1. Risk - potential of gaining or losing something of value.
2. Value – desirability or quality of something considered worthwhile
3. Cost - amount that must be paid or a parameter given up to get something in return
4. Effort - amount (quality and quantity) of resources needed to get something done

It is best used when an organization needs to prioritize a series of important issues and decide which ones it wants to focus on to achieve their strategic and operational goals. When using the RVCE matrix the leaders need to carefully consider what comes out of the prioritization and to use that information as a guideline and not a definitive answer. Look at the prioritization and make sure it makes sense based on your experience.

How to use the RVCE Matrix?

1. Convene a group of stakeholders for the issues to be prioritized.

2. Give everyone in the group a list of the issues to be prioritized with an explanation of what each issue title encompasses.

3. As a group, evaluate each issue in terms of the four decision criteria (Risk, Value, Cost, and Effort). Before starting the evaluation, develop a group consensus definition on what each of the criteria means to the organization and the stakeholders. This will help to have a consistent evaluation of each issue.

4. Draw the RVCE Matrix on a white board or flip chart as shown in Figure 1.

5. Evaluate each issue and rank them from high to low for each criterion and then place the issue in its appropriate place in the matrix.

6. Once each issue is evaluated, ranked, and placed in the matrix it is time to decide what you should implement.

a. Quadrant 1 - these issues should be avoided since they have high risk and cost plus low value.
b. Quadrant 2 - these issues you may want to consider in the future as other more important ones are implemented first. Consider these a second phase since they may be low level enablers for other more important things to get done.
c. Quadrant 3 – these issues should be prioritized to get implemented since they have high value and effort but low cost and risk.
d. Quadrant 4 – these issues are high in all four decision criteria but should be investigated since the payback in time and effort maybe substantial to the organization.

7. Assign members of the group responsibility for getting the prioritized issues in Quadrant 4 accomplished and then look at the issues in Quadrants 2 and 3.

8. Accountability for the success of the RVCE model output should be monitored and evaluated on a regular basis.

Examples in Practice (shown below)

  1. Implementing a new grants management processing system from manual to electronic. This is somewhat of a moderate risk for the agency. Grants could already be in process, or all processing would have to halt until the new system is in place. The effort would be significant and the cost for the new system would be moderate. The value of implementing this would be high – being able to implement and track grants quickly will allow work to be done with grantees in a timely manner. This project would fall under Quadrant 4.

  1. New communication methods for senior management to share regular information with employees. The goal is to improve transparency and consistency in communications. The risk in this situation would be very low, the cost would be minimal and the effort is above low, but not significant. The value to employees would be moderate. Given the first three variables of risk, cost and effort, this scenario would fall into Quadrant 2. Adding in the value of the transparency and increased trust among employees, this could easily shift more toward Quadrant 4 depending on the group discussion and prioritization.

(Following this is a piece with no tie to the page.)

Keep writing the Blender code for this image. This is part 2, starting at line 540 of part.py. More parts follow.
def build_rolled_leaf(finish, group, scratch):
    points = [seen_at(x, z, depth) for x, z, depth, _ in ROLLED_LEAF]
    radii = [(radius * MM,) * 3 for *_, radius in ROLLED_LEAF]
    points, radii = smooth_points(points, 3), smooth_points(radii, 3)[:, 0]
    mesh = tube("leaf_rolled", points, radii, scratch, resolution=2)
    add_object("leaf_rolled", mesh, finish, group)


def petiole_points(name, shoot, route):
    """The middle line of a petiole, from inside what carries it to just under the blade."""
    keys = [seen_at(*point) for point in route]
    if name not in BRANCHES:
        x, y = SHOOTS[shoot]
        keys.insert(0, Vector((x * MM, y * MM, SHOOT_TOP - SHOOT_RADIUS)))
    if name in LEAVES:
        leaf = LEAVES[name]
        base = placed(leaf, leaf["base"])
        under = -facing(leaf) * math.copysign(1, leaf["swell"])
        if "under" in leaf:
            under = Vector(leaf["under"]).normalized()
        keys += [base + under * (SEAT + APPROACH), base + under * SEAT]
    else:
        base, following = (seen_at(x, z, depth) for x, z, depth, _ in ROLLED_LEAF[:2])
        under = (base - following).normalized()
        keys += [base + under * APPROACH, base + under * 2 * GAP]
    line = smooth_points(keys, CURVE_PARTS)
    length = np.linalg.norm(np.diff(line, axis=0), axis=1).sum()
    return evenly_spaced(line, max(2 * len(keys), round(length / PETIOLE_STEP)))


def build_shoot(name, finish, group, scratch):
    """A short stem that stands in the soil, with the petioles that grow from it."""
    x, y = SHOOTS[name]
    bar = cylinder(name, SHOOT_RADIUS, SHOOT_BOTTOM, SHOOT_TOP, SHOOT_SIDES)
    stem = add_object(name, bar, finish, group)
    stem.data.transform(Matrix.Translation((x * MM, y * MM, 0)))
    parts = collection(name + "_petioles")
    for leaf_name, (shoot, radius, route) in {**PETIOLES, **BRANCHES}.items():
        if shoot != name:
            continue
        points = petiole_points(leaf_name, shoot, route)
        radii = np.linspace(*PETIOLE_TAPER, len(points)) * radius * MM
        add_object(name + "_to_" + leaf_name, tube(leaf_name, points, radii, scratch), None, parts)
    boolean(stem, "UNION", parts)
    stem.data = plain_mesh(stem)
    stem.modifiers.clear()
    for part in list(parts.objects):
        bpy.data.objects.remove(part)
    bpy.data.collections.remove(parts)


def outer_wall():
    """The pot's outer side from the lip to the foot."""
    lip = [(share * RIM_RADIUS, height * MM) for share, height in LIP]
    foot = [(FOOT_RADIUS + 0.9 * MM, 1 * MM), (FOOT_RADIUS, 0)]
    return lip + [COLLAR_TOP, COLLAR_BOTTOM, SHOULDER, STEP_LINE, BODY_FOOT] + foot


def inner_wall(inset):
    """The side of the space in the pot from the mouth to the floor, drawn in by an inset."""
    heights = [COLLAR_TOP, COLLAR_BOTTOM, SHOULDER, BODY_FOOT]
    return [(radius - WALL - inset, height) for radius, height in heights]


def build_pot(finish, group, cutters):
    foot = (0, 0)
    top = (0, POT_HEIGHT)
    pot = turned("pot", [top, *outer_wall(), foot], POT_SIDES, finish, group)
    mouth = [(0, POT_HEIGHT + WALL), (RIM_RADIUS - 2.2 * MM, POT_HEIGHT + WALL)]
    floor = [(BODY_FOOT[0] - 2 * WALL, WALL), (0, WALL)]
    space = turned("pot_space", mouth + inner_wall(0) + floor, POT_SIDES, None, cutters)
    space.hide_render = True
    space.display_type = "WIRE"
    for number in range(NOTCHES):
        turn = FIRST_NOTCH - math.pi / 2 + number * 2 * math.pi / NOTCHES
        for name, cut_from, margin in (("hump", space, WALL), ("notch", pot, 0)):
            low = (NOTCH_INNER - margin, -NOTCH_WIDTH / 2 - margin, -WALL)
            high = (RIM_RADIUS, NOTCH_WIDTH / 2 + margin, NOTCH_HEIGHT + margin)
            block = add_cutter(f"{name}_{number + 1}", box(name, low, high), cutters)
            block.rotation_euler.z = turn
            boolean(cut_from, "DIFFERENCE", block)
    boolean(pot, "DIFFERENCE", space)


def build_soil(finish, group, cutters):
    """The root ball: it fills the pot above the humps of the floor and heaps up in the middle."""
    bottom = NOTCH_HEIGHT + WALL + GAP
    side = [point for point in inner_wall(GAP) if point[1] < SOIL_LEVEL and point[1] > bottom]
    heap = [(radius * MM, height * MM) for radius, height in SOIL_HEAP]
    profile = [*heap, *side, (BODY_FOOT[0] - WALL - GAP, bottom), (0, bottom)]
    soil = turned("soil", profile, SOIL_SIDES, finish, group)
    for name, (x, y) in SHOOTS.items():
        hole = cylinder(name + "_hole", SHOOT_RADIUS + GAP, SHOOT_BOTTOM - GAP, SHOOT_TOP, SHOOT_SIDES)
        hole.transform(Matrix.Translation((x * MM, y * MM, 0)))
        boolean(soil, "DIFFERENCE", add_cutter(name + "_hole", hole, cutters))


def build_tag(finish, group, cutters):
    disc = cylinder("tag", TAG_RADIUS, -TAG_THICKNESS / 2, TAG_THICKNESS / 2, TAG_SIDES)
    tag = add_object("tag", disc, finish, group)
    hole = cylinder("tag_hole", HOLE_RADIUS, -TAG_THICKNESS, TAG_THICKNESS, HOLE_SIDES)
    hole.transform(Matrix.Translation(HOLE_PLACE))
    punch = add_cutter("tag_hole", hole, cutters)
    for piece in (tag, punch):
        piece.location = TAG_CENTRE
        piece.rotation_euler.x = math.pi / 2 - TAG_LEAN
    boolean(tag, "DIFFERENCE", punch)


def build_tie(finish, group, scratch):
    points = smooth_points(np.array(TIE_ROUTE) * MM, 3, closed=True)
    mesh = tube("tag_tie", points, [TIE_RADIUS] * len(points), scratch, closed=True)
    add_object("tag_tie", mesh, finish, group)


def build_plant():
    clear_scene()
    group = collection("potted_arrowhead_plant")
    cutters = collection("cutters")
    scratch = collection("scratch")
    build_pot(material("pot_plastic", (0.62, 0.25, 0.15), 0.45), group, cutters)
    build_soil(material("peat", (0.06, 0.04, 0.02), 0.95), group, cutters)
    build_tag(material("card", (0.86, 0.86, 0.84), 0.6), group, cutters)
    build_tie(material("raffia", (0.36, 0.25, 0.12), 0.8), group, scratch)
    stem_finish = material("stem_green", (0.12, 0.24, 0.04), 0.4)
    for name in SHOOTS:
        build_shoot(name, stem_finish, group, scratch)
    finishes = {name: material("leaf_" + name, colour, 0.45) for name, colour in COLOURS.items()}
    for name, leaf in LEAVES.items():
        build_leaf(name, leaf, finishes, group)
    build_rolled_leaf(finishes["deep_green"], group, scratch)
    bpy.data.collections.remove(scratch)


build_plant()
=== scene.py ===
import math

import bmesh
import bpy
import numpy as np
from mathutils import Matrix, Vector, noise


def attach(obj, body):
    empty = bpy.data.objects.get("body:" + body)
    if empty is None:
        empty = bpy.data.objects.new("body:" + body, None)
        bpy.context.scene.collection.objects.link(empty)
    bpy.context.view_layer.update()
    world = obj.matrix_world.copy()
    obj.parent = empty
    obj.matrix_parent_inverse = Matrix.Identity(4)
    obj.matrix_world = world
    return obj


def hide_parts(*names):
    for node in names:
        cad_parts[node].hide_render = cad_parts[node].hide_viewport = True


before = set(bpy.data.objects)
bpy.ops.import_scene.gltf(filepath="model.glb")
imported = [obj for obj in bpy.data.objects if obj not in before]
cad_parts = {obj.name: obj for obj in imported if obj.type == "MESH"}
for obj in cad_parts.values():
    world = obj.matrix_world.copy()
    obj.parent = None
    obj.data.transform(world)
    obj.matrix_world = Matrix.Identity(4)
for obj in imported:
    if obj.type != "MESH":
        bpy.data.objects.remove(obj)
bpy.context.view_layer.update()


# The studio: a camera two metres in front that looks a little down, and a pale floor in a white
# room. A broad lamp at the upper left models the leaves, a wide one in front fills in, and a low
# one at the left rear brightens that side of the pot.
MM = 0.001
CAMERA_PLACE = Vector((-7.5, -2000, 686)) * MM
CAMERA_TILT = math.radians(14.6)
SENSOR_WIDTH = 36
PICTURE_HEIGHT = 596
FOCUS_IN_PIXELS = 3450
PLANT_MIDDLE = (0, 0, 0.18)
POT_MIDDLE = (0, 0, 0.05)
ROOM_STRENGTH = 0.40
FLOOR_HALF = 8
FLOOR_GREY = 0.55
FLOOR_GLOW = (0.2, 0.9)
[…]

  2. Implementation of a new contract management system. The risk in this scenario could be significant. Switching from an internal process using SharePoint or an Access database to track contracts to a more sophisticated software, contracts could get delayed in the process. Depending on the services or work associated with the contracts in process during the time of implementation; the level of risk has the potential to be significant. The effort would be high due to the identification of a new software, training for all employees on the new platform, creating a new standard operation procedure for consistent use of the process, as well as the detailed transition process and confirmation of contracts being successfully transitioned. The cost would be high to switch to a new software program and to pay ongoing vendor fees on an annual basis. The value of switching to an electronic contract management system would be high and the process would be more effective and efficient. The implementation of a new contract management system would be assigned to Quadrant 3 to investigate the return on investment further.

  3. Updating the organization’s strategic plan that was implemented one year ago. There is a new leader within the organization and they want to update the recently established strategic plan. There have been no real changes in priorities but they feel that the strategic plan is not representative of their goals for the organization. Employees from all levels within the organization recently started strategic planning implementation teams, these teams have been in process for almost 5 months. The risk in the scenario would be high – employees are just now getting on board with implementing the strategic plan and may not understand or buy-in to making changes this early in the 3-5 year process. They are also more likely to discontinue participating in the process given that the last few months of effort will have resulted in nothing being accomplished. Effort would be moderate – all members of leadership would need to reconvene for at least one day. Costs associated with this would be moderate to high – a consultant will need to be hired to facilitate the one-day session and to update all materials. All strategic planning materials and communications will need to be redesigned and reprinted. The value in updating the strategic plan after only one year would be low – priorities within the agency have not changed significantly in the past year. This scenario would likely fall under Quadrant 1 and the group would likely decide (if the group has the option) to avoid updating the strategic plan based on little to no return on investment.